Beginning with the first line of the data below, extract each line up to and including the one containing "grip_screw_length = 8.0". Copy them exactly and add nothing.

▶ [Records from a data collection]:
——
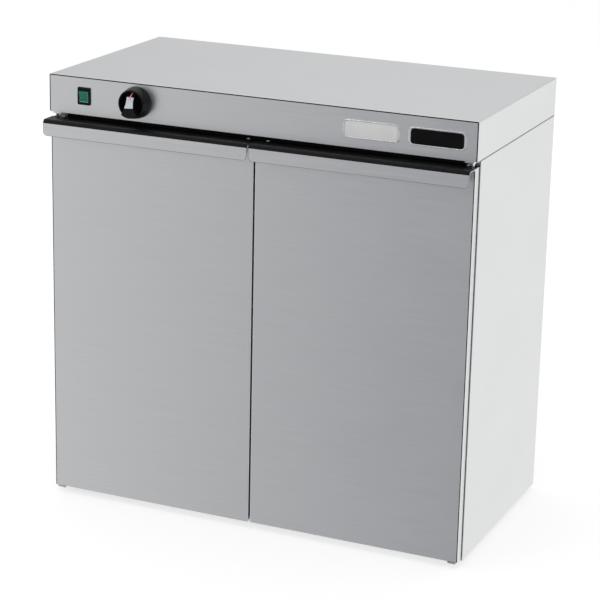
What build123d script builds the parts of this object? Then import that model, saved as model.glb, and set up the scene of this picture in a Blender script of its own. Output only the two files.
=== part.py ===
from build123d import *
import os
from math import cos, radians, sin, tan

# Two-door plate warmer cabinet, in millimetres. +Z is up, the doors face -Y, and the origin is on the
# floor, under the middle of the whole object's width and depth.

# ---- Case ----
case_width = 860.0
case_depth = 450.0  # face of the doors to the back panel's outer face
case_height = 850.0  # floor to worktop
foot_height = 10.0
top_box_height = 72.5
top_seam = 1.5  # shadow gap between the control box and the side panels
sheet = 1.0  # folded stainless sheet
bend_radius = 2.0  # outer bends of the folded sheets
side_wall = 25.0  # side panel's outer face to its inner edge
back_wall = 25.0
base_height = 40.0
rail_height = 42.5  # front rail over the doorway
rail_depth = 25.0
partition_width = 40.0
seat = 0.3  # clearance between a piece and the folded sheet that it drops into
running_fit = 0.05  # radial clearance of pins and shafts

# ---- Doors ----
door_thickness = 20.0
door_skin = 1.0
door_inset = 3.0  # outer edge, in from the case's side
door_gap = 3.5  # between the two doors
jamb_gap = 3.0  # behind the doors
door_lift = 4.0  # above the case's underside
door_headroom = 13.5  # skin's top edge, below the control box
liner_lip = 6.0
gasket_width = 7.0
gasket_lap = 3.0  # gasket's inner edge, out from the doorway
gasket_gap = 0.3

# ---- Door grips ----
grip_reach = 31.0  # forward of the door face
grip_drop = 27.5  # lip's lower edge, below the skin's top edge
grip_sheet = 1.2
grip_corner = 8.0
cap_thickness = 2.3
cap_nose_radius = 7.0
cap_ridge = 4.5  # rear end of the cap's raised part, behind the door's face
cap_step = 1.0
grip_screw_inset = 18.0
grip_screw_back = 16.0
grip_screw_radius = 1.6
grip_screw_head = 3.2
grip_screw_length = 8.0

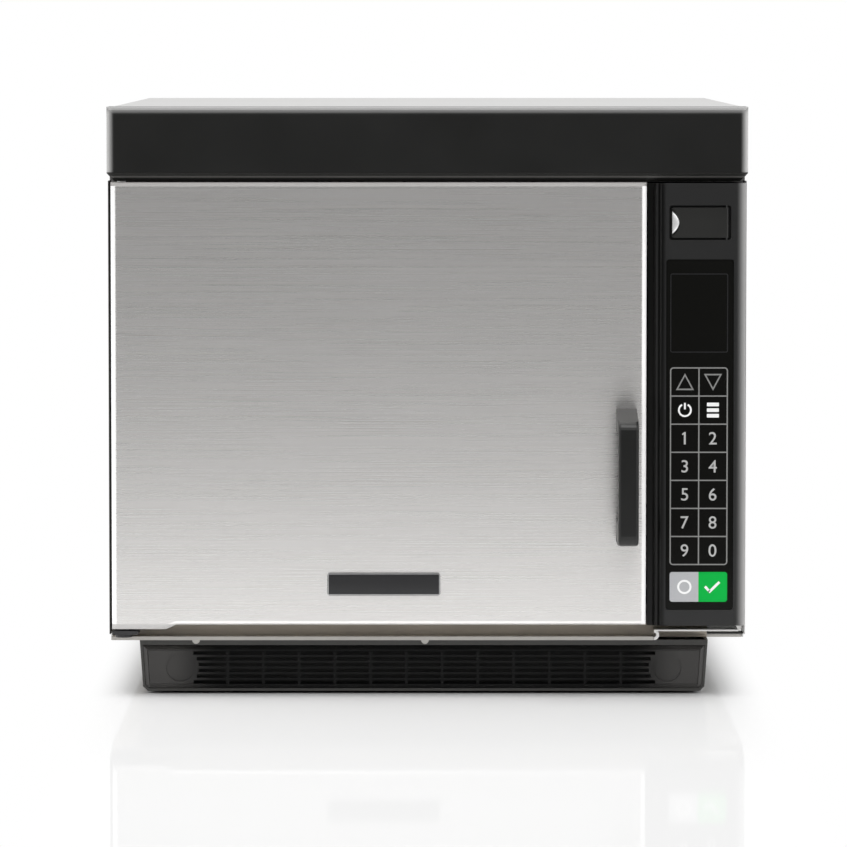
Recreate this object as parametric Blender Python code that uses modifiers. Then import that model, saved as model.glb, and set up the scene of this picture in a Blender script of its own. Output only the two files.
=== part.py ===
"""Countertop speed oven: a steel case round a cooking cavity, with a door hinged on the left.

Frame: +X to the viewer's right, the front faces -Y, +Z up, origin under the middle of the whole oven.
Lengths are in metres. Run with: blender --background --python part.py
"""
import math

import bmesh
import bpy
from mathutils import Matrix, Vector

# Driving dimensions of the whole oven
OVEN_WIDTH = 0.489
OVEN_HEIGHT = 0.452
BODY_DEPTH = 0.615
HANDLE_REACH = 0.052
FRONT_DEPTH = 0.048

# Fits and overruns
GAP = 0.0003
RUNNING_GAP = 0.0006
PLAY = 0.0015
OVERRUN = 0.004

# Sheet and wall thicknesses
CASE_SHEET = 0.0010
SHEET = 0.0012
HEAVY_SHEET = 0.0020
PLASTIC = 0.0025

# Base
FOOT_HEIGHT = 0.0020
FOOT_RADIUS = 0.0150
FOOT_INSET = 0.0350
FOOT_STEM_RADIUS = 0.0045
BASE_LEFT_INSET = 0.0229
BASE_RIGHT_INSET = 0.0283
BASE_FRONT_INSET = 0.0290
BASE_REAR_INSET = 0.0400
PLINTH_TOP = 0.0415
PLINTH_HEADER = 0.0040
PLINTH_LEAN = 0.0027
PLINTH_CORNER = 0.0035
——
▶ [SOLUTION TO THIS EXERCISE]:
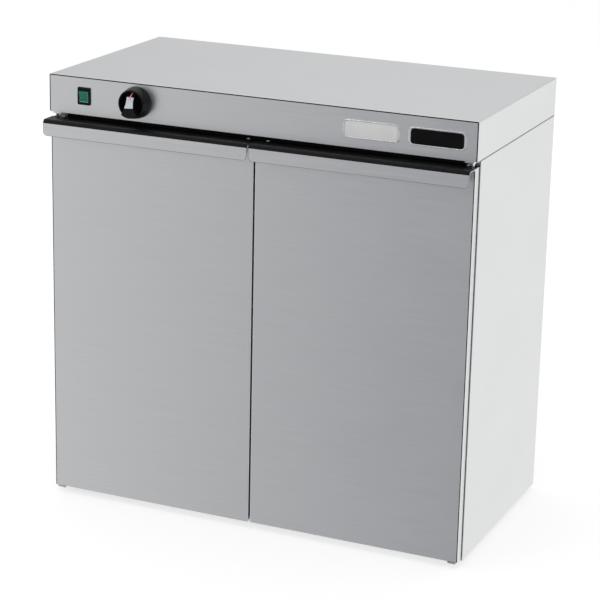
What build123d script builds the parts of this object? Then import that model, saved as model.glb, and set up the scene of this picture in a Blender script of its own. Output only the two files.
=== part.py ===
from build123d import *
import os
from math import cos, radians, sin, tan

# Two-door plate warmer cabinet, in millimetres. +Z is up, the doors face -Y, and the origin is on the
# floor, under the middle of the whole object's width and depth.

# ---- Case ----
case_width = 860.0
case_depth = 450.0  # face of the doors to the back panel's outer face
case_height = 850.0  # floor to worktop
foot_height = 10.0
top_box_height = 72.5
top_seam = 1.5  # shadow gap between the control box and the side panels
sheet = 1.0  # folded stainless sheet
bend_radius = 2.0  # outer bends of the folded sheets
side_wall = 25.0  # side panel's outer face to its inner edge
back_wall = 25.0
base_height = 40.0
rail_height = 42.5  # front rail over the doorway
rail_depth = 25.0
partition_width = 40.0
seat = 0.3  # clearance between a piece and the folded sheet that it drops into
running_fit = 0.05  # radial clearance of pins and shafts

# ---- Doors ----
door_thickness = 20.0
door_skin = 1.0
door_inset = 3.0  # outer edge, in from the case's side
door_gap = 3.5  # between the two doors
jamb_gap = 3.0  # behind the doors
door_lift = 4.0  # above the case's underside
door_headroom = 13.5  # skin's top edge, below the control box
liner_lip = 6.0
gasket_width = 7.0
gasket_lap = 3.0  # gasket's inner edge, out from the doorway
gasket_gap = 0.3

# ---- Door grips ----
grip_reach = 31.0  # forward of the door face
grip_drop = 27.5  # lip's lower edge, below the skin's top edge
grip_sheet = 1.2
grip_corner = 8.0
cap_thickness = 2.3
cap_nose_radius = 7.0
cap_ridge = 4.5  # rear end of the cap's raised part, behind the door's face
cap_step = 1.0
grip_screw_inset = 18.0
grip_screw_back = 16.0
grip_screw_radius = 1.6
grip_screw_head = 3.2
grip_screw_length = 8.0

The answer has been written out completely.